Repeat the data verbatim.
++++ EXCERPTED DATA
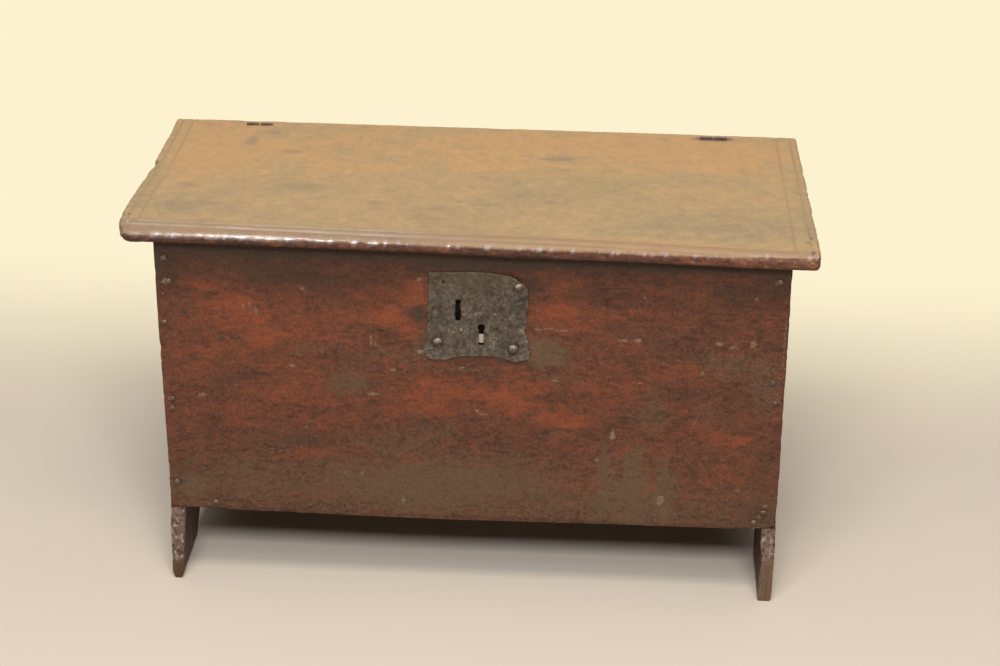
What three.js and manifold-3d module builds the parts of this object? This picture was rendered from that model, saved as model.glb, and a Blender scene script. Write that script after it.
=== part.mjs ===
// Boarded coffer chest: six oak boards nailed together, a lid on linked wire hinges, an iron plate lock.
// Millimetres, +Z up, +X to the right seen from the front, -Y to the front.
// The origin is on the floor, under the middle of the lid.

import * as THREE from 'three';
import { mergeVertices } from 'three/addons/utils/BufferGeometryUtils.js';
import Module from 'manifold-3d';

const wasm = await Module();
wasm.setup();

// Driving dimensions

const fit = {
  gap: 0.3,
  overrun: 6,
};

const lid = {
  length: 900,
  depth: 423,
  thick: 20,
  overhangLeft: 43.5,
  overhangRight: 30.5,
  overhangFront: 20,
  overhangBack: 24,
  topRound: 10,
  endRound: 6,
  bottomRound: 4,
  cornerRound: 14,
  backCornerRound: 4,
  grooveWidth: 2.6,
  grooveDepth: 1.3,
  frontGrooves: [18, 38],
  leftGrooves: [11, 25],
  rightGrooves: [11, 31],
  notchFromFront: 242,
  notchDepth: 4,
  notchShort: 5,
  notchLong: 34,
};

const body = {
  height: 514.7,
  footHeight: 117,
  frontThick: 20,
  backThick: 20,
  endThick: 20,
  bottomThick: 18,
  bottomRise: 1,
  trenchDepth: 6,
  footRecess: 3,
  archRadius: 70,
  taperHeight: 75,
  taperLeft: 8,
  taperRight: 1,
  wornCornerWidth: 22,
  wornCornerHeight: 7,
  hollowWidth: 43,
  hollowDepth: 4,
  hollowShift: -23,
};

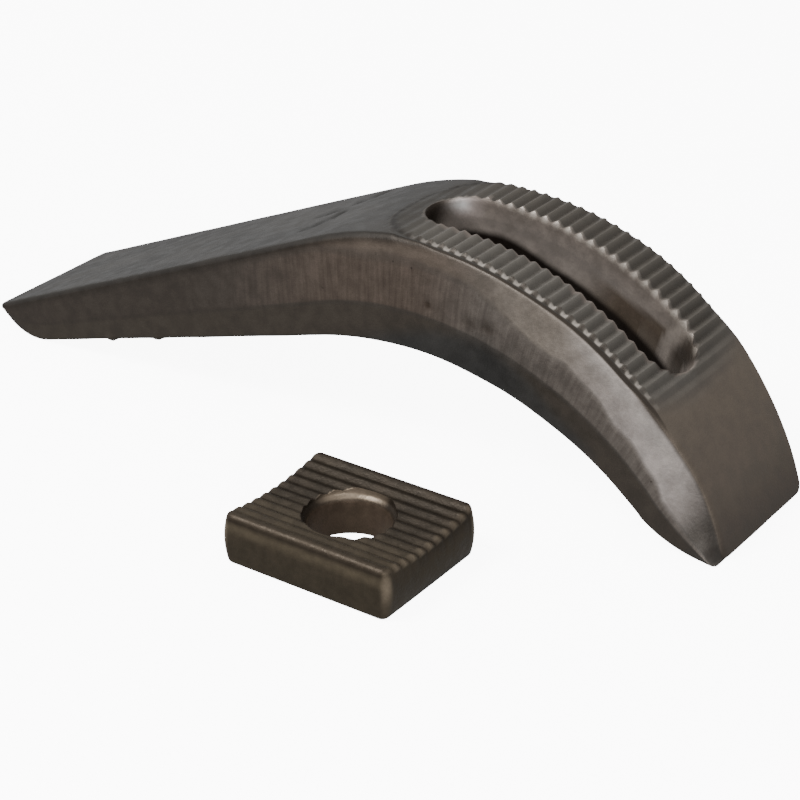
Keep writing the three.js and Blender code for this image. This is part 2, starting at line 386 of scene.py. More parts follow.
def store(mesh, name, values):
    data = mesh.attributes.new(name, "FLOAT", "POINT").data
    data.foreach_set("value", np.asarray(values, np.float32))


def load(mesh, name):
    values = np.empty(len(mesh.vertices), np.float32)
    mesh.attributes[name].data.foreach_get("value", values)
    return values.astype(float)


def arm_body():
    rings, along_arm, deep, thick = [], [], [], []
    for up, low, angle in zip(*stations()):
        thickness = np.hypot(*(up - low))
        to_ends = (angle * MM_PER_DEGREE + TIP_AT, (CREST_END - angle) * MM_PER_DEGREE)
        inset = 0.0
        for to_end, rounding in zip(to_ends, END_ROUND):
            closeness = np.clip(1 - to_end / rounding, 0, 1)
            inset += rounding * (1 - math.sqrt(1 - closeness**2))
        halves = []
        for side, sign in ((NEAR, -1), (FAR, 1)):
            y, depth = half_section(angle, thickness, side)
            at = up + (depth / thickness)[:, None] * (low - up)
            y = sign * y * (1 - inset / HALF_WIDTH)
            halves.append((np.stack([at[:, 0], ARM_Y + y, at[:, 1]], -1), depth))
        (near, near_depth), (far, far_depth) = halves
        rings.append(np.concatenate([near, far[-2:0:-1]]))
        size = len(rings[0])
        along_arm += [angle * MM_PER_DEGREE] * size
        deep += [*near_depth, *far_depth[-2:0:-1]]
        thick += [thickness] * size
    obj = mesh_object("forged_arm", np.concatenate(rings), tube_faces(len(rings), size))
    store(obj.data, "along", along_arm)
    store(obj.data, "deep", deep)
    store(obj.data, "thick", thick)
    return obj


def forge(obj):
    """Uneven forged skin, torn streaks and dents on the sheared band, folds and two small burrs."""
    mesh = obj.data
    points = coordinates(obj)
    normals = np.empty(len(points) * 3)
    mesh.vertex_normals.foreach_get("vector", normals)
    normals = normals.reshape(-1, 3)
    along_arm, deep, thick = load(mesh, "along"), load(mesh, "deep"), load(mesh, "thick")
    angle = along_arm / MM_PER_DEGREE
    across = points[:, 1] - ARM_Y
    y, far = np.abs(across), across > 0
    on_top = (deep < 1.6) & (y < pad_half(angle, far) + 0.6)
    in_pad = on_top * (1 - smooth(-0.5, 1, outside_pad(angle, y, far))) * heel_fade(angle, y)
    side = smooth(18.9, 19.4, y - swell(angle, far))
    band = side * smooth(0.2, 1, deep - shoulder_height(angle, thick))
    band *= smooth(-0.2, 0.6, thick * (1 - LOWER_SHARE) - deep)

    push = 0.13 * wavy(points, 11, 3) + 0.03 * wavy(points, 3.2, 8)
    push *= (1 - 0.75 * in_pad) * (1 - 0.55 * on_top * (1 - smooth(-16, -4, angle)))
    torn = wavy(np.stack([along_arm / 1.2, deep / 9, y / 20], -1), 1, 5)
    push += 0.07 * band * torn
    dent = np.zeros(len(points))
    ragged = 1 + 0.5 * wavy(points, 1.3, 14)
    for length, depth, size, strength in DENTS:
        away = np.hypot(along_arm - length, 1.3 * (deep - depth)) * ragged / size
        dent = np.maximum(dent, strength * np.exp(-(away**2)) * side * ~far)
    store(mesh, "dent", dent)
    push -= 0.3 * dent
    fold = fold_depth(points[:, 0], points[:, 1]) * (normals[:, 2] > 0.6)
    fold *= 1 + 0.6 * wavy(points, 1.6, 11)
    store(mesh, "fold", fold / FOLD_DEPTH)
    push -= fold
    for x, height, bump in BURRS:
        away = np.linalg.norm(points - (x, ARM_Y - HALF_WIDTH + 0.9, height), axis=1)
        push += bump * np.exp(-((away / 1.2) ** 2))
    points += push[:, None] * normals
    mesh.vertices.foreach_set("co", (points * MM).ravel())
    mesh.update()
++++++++
→ **ANSWER TO THE PROBLEM**:
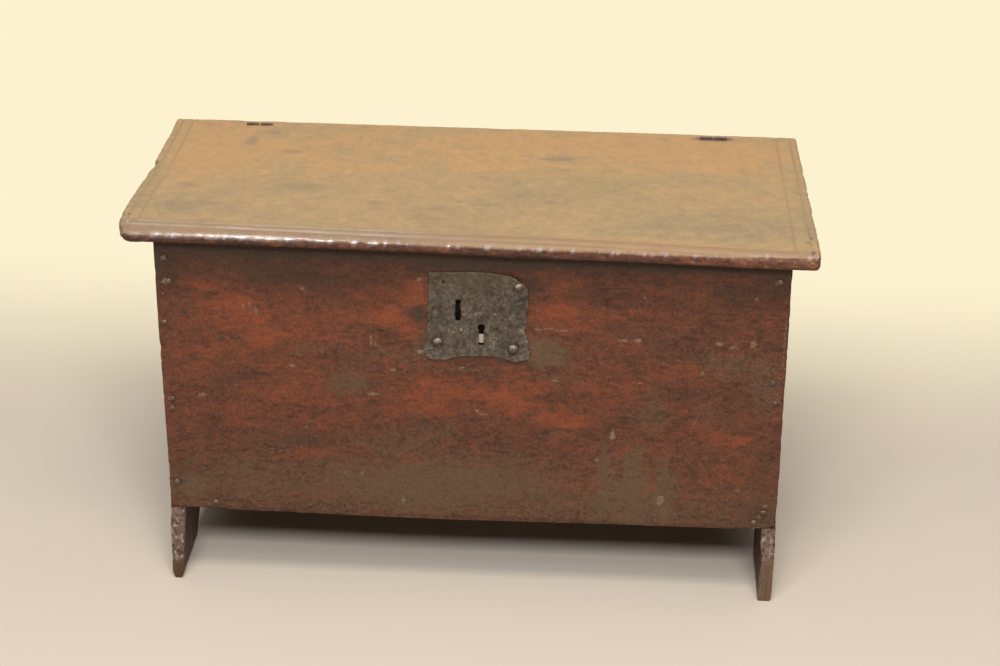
What three.js and manifold-3d module builds the parts of this object? This picture was rendered from that model, saved as model.glb, and a Blender scene script. Write that script after it.
=== part.mjs ===
// Boarded coffer chest: six oak boards nailed together, a lid on linked wire hinges, an iron plate lock.
// Millimetres, +Z up, +X to the right seen from the front, -Y to the front.
// The origin is on the floor, under the middle of the lid.

import * as THREE from 'three';
import { mergeVertices } from 'three/addons/utils/BufferGeometryUtils.js';
import Module from 'manifold-3d';

const wasm = await Module();
wasm.setup();

// Driving dimensions

const fit = {
  gap: 0.3,
  overrun: 6,
};

const lid = {
  length: 900,
  depth: 423,
  thick: 20,
  overhangLeft: 43.5,
  overhangRight: 30.5,
  overhangFront: 20,
  overhangBack: 24,
  topRound: 10,
  endRound: 6,
  bottomRound: 4,
  cornerRound: 14,
  backCornerRound: 4,
  grooveWidth: 2.6,
  grooveDepth: 1.3,
  frontGrooves: [18, 38],
  leftGrooves: [11, 25],
  rightGrooves: [11, 31],
  notchFromFront: 242,
  notchDepth: 4,
  notchShort: 5,
  notchLong: 34,
};

const body = {
  height: 514.7,
  footHeight: 117,
  frontThick: 20,
  backThick: 20,
  endThick: 20,
  bottomThick: 18,
  bottomRise: 1,
  trenchDepth: 6,
  footRecess: 3,
  archRadius: 70,
  taperHeight: 75,
  taperLeft: 8,
  taperRight: 1,
  wornCornerWidth: 22,
  wornCornerHeight: 7,
  hollowWidth: 43,
  hollowDepth: 4,
  hollowShift: -23,
};

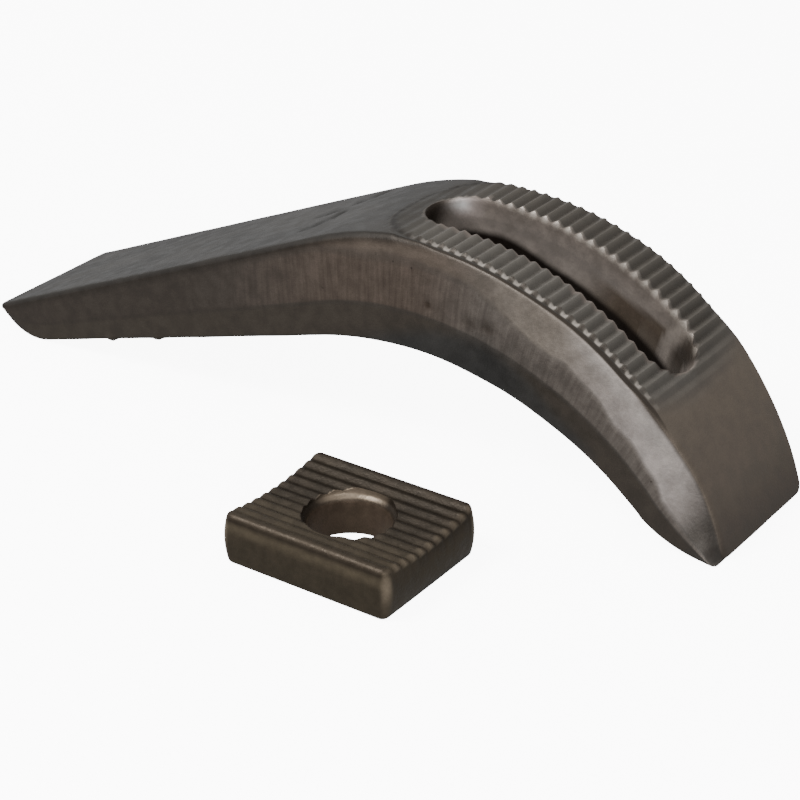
Keep writing the three.js and Blender code for this image. This is part 2, starting at line 386 of scene.py. More parts follow.
def store(mesh, name, values):
    data = mesh.attributes.new(name, "FLOAT", "POINT").data
    data.foreach_set("value", np.asarray(values, np.float32))


def load(mesh, name):
    values = np.empty(len(mesh.vertices), np.float32)
    mesh.attributes[name].data.foreach_get("value", values)
    return values.astype(float)


def arm_body():
    rings, along_arm, deep, thick = [], [], [], []
    for up, low, angle in zip(*stations()):
        thickness = np.hypot(*(up - low))
        to_ends = (angle * MM_PER_DEGREE + TIP_AT, (CREST_END - angle) * MM_PER_DEGREE)
        inset = 0.0
        for to_end, rounding in zip(to_ends, END_ROUND):
            closeness = np.clip(1 - to_end / rounding, 0, 1)
            inset += rounding * (1 - math.sqrt(1 - closeness**2))
        halves = []
        for side, sign in ((NEAR, -1), (FAR, 1)):
            y, depth = half_section(angle, thickness, side)
            at = up + (depth / thickness)[:, None] * (low - up)
            y = sign * y * (1 - inset / HALF_WIDTH)
            halves.append((np.stack([at[:, 0], ARM_Y + y, at[:, 1]], -1), depth))
        (near, near_depth), (far, far_depth) = halves
        rings.append(np.concatenate([near, far[-2:0:-1]]))
        size = len(rings[0])
        along_arm += [angle * MM_PER_DEGREE] * size
        deep += [*near_depth, *far_depth[-2:0:-1]]
        thick += [thickness] * size
    obj = mesh_object("forged_arm", np.concatenate(rings), tube_faces(len(rings), size))
    store(obj.data, "along", along_arm)
    store(obj.data, "deep", deep)
    store(obj.data, "thick", thick)
    return obj


def forge(obj):
    """Uneven forged skin, torn streaks and dents on the sheared band, folds and two small burrs."""
    mesh = obj.data
    points = coordinates(obj)
    normals = np.empty(len(points) * 3)
    mesh.vertex_normals.foreach_get("vector", normals)
    normals = normals.reshape(-1, 3)
    along_arm, deep, thick = load(mesh, "along"), load(mesh, "deep"), load(mesh, "thick")
    angle = along_arm / MM_PER_DEGREE
    across = points[:, 1] - ARM_Y
    y, far = np.abs(across), across > 0
    on_top = (deep < 1.6) & (y < pad_half(angle, far) + 0.6)
    in_pad = on_top * (1 - smooth(-0.5, 1, outside_pad(angle, y, far))) * heel_fade(angle, y)
    side = smooth(18.9, 19.4, y - swell(angle, far))
    band = side * smooth(0.2, 1, deep - shoulder_height(angle, thick))
    band *= smooth(-0.2, 0.6, thick * (1 - LOWER_SHARE) - deep)

    push = 0.13 * wavy(points, 11, 3) + 0.03 * wavy(points, 3.2, 8)
    push *= (1 - 0.75 * in_pad) * (1 - 0.55 * on_top * (1 - smooth(-16, -4, angle)))
    torn = wavy(np.stack([along_arm / 1.2, deep / 9, y / 20], -1), 1, 5)
    push += 0.07 * band * torn
    dent = np.zeros(len(points))
    ragged = 1 + 0.5 * wavy(points, 1.3, 14)
    for length, depth, size, strength in DENTS:
        away = np.hypot(along_arm - length, 1.3 * (deep - depth)) * ragged / size
        dent = np.maximum(dent, strength * np.exp(-(away**2)) * side * ~far)
    store(mesh, "dent", dent)
    push -= 0.3 * dent
    fold = fold_depth(points[:, 0], points[:, 1]) * (normals[:, 2] > 0.6)
    fold *= 1 + 0.6 * wavy(points, 1.6, 11)
    store(mesh, "fold", fold / FOLD_DEPTH)
    push -= fold
    for x, height, bump in BURRS:
        away = np.linalg.norm(points - (x, ARM_Y - HALF_WIDTH + 0.9, height), axis=1)
        push += bump * np.exp(-((away / 1.2) ** 2))
    points += push[:, None] * normals
    mesh.vertices.foreach_set("co", (points * MM).ravel())
    mesh.update()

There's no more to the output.